Public Release: 

Study finds indoor allergen levels vary, cockroach allergens cause more asthma symptoms

UT Southwestern Medical Center

DALLAS - March 8, 2005 - Cockroach allergens exacerbate the symptoms of asthmatic children living in inner cities - more so than dust mite or pet allergens - and amounts of cockroach allergens varies widely in cities across the country, according to a UT Southwestern Medical Center researcher involved in a multicenter study.

The National Institutes of Health study, which appears in the March issue of the Journal of Allergy and Clinical Immunology, evaluates the relationships among allergen exposure, sensitivity and asthma morbidity in inner-city children.

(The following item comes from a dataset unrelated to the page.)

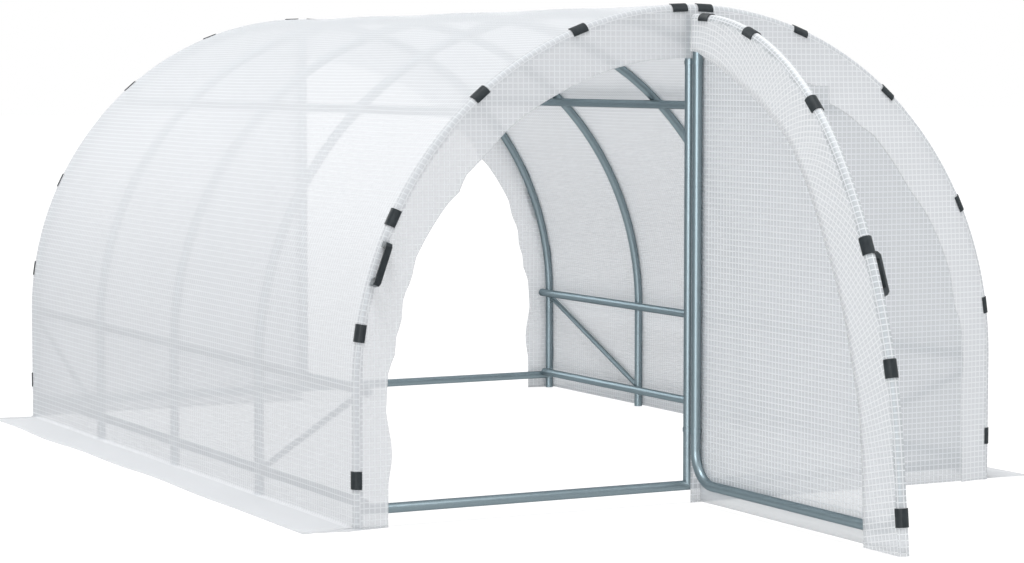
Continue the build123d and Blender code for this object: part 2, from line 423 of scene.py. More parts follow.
@dataclass(frozen=True)
class Finish:
    """What every finish has: a name, a record slot and a way to make its material."""

    name: str
    slot: Slot

    def start(self) -> tuple[bpy.types.Material, Sketch, bpy.types.Node]:
        """Starts the material.

        Returns:
            The material, a sketch of its tree and its Principled node.
        """
        material = bpy.data.materials.new(self.name)
        material.use_nodes = True
        return material, Sketch(material.node_tree), material.node_tree.nodes["Principled BSDF"]


@dataclass(frozen=True)
class FilmFinish(Finish):
    """Pale see-through film with a net of white threads in it.

    Attributes:
        cell: Colour of the film between the threads.
        thread: Colour of the threads.
        lapped_and_highlight: Colour of lapped film, and of the painted highlight over a tube.
        cell_cover: Opacity between the threads.
        thread_cover: Opacity of the threads.
        passing: Share of the light that goes through, past that opacity.
        pitch: Distance from thread to thread, in metres.
        thread_width: Width of a thread, in metres.
        highlight_strength: How far the painted highlight goes to the lapped_and_highlight colour.
        behind: How strongly the net of a lapped layer shows.
        lapped_cell: How far the cells of lapped film go to the lapped_and_highlight colour.
        shade_depth: How much darker the painted shade makes the film.
        roughness: Roughness between the threads, and what a thread adds to it.
        specular: The film's specular level.
        relief: Strength and depth of the bump, in metres.
    """

    cell: Colour = linear(209, 213, 217)
    thread: Colour = linear(226, 229, 232)
    lapped_and_highlight: Colour = linear(243, 245, 247)
    cell_cover: float = 0.7
    thread_cover: float = 0.97
    passing: float = 0.92
    pitch: float = 0.023
    thread_width: float = 0.0042
    highlight_strength: float = 0.85
    behind: float = 0.7
    lapped_cell: float = 0.2
    shade_depth: float = 0.1
    roughness: Flat = (0.5, 0.1)
    specular: float = 0.04
    relief: Flat = (0.12, 0.0008)

    def coat(self, effects: Effects) -> Coat:
        """Makes the film's material.

        Args:
            effects: The shared shader groups.

        Returns:
            The material with its slot.
        """
        material, sketch, shader = self.start()
        pressed, soiled, lapped, plain = map(sketch.attribute, ("pressed", "soiled", "lapped", "plain"))
        place = sketch.node("ShaderNodeUVMap", uv_map="film").outputs[0]
        mottle = sketch.group(effects.mottle, place=place, patches=1.6, grain=9.0, amount=0.03)
        sizes = {"pitch": self.pitch, "thread": self.thread_width}
        net = sketch.group(effects.threads, place=place, **sizes).outputs["Mask"]
        below = sketch.attribute("under", "Vector")
        under = sketch.group(effects.threads, place=below, **sizes).outputs["Mask"]
        behind = sketch.math("MULTIPLY", under, sketch.math("MULTIPLY", lapped, self.behind))
        both = sketch.math("MAXIMUM", net, behind)
        mask = sketch.math("MULTIPLY", both, sketch.math("SUBTRACT", 1.0, plain))

        lapped_and_highlight = (*self.lapped_and_highlight, 1)
        cell = sketch.blend(sketch.math("MULTIPLY", lapped, self.lapped_cell), (*self.cell, 1), lapped_and_highlight)
        weave = sketch.blend(mask, cell, sketch.blend(lapped, (*self.thread, 1), lapped_and_highlight))
        shade = sketch.node("ShaderNodeVectorMath", operation="SCALE")
        # Painted highlight: marked film over a tube is pulled towards the pale colour.
        sketch.feed(shade.inputs[0], sketch.blend(sketch.math("MULTIPLY", pressed, self.highlight_strength), weave, lapped_and_highlight))
        # Painted shade: marked film is drawn darker, on top of the random mottle.
        mottle_and_shade = sketch.math("MULTIPLY_ADD", soiled, -self.shade_depth, mottle.outputs["Factor"])
        sketch.feed(shade.inputs["Scale"], mottle_and_shade)
        sketch.feed(shader.inputs["Base Color"], shade.outputs[0])

        dense = sketch.math("MAXIMUM", mask, sketch.math("MAXIMUM", pressed, lapped))
        cover = sketch.math("MULTIPLY_ADD", dense, self.thread_cover - self.cell_cover, self.cell_cover)
        facing = sketch.math("SUBTRACT", 1.0, sketch.node("ShaderNodeNewGeometry").outputs["Backfacing"])
        path = sketch.node("ShaderNodeLightPath").outputs
        lighting = sketch.math("MAXIMUM", path["Is Shadow Ray"], path["Is Diffuse Ray"])
        stopped = sketch.math("MULTIPLY", cover, sketch.math("MULTIPLY_ADD", lighting, -self.passing, 1.0))
        sketch.feed(shader.inputs["Alpha"], sketch.math("MULTIPLY", stopped, facing))

        smooth, added = self.roughness
        sketch.feed(shader.inputs["Roughness"], sketch.math("MULTIPLY_ADD", mask, added, smooth))
        shader.inputs["Specular IOR Level"].default_value = self.specular
        sketch.bump(shader, sketch.math("MULTIPLY_ADD", mottle.outputs["Height"], 0.1, mask), *self.relief)
        return Coat(material, self.slot)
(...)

It is the first study to compare allergen levels and exposure on such a geographically large scale in an inner-city population.

"It is known that cockroach allergens play a very important role in exacerbating asthma symptoms in inner-city children who are sensitive and exposed to high levels of that allergen," said Dr. Rebecca Gruchalla, chief of allergy at UT Southwestern and the study's lead author. "Our study has expanded this finding by demonstrating that cockroach allergen levels vary dramatically across the country and that there are marked geographic differences in both allergen exposure and skin test reactivity in this group of children."

Asthma, a chronic lung disease, affects about 20 million Americans. Inner-city children suffer disproportionately from the disease, and exposure to high levels of multiple indoor allergens and tobacco smoke is a contributing factor.

Researchers followed more than 900 children aged 5 to 11 with moderate to severe asthma who live in inner-city areas in the Bronx, Boston, Chicago, Dallas, New York City, Seattle and Tucson, Ariz.

Children with moderate or severe allergies to cockroaches were found to have more asthma symptoms, miss more school days and have more unscheduled asthma-related doctor visits than children who were sensitive to other indoor allergens. Exposure to dust mite allergens was not found to exacerbate asthma symptoms. Exposure to pet allergens resulted in an increase in unscheduled visits to the doctor, but the increase was found to be of borderline significance.

Researchers also found that exposure and sensitivity to specific allergens depend greatly on the type of housing and location. Cockroach allergens were common in apartment buildings while dust mite allergens were more often found in houses. Cockroach allergen levels were highest in the Bronx and New York City, while dust mite levels were highest in Dallas and Seattle. In Dallas 70 percent of homes studied had elevated levels of dust-mite allergens, and almost 50 percent of homes had elevated levels of cockroach allergens.

Exposure to dust mite allergens can be reduced by encasing mattresses, springs and pillows in allergen-impermeable covers; removing carpet, if possible; and washing sheets weekly in very hot water, Dr. Gruchalla said. To minimize exposure to cockroach allergens, she recommends fixing leaky faucets, eating only in the kitchen and dining room, keeping shelf-stable food in plastic containers or sealable bags, taking garbage out daily and cleaning counter tops and floors regularly.

Study participants had suffered at least one asthma-related hospitalization or two asthma-related emergency room visits during the six months prior to enrollment in the study. They also had a positive allergy skin test to at least one of 11 indoor allergens such as dust mites, molds, cockroaches, pets or rodents. Children slept in the primary caretaker's home at least five nights per week.

Researchers performed a baseline clinical evaluation, including questionnaires on asthma symptoms, skin testing and medication use. Later, researchers performed baseline home evaluations by visually inspecting and collecting dust from each child's sleeping area.

The project was part of the Inner-City Asthma Study, a multicenter study comprising seven medical centers - including UT Southwestern -and a statistical center. Centers included the University of Arizona College of Medicine; Albert Einstein College of Medicine of Yeshiva University/Jacobi Medical Center; Boston University School of Medicine; Mount Sinai School of Medicine of New York University; Children's Memorial Hospital in Chicago; the University of Washington School of Medicine; and Rho Inc. in Chapel Hill, N.C. The National Institute of Allergy and Infectious Diseases and the National Institute of Environmental Health Sciences also participated in the study.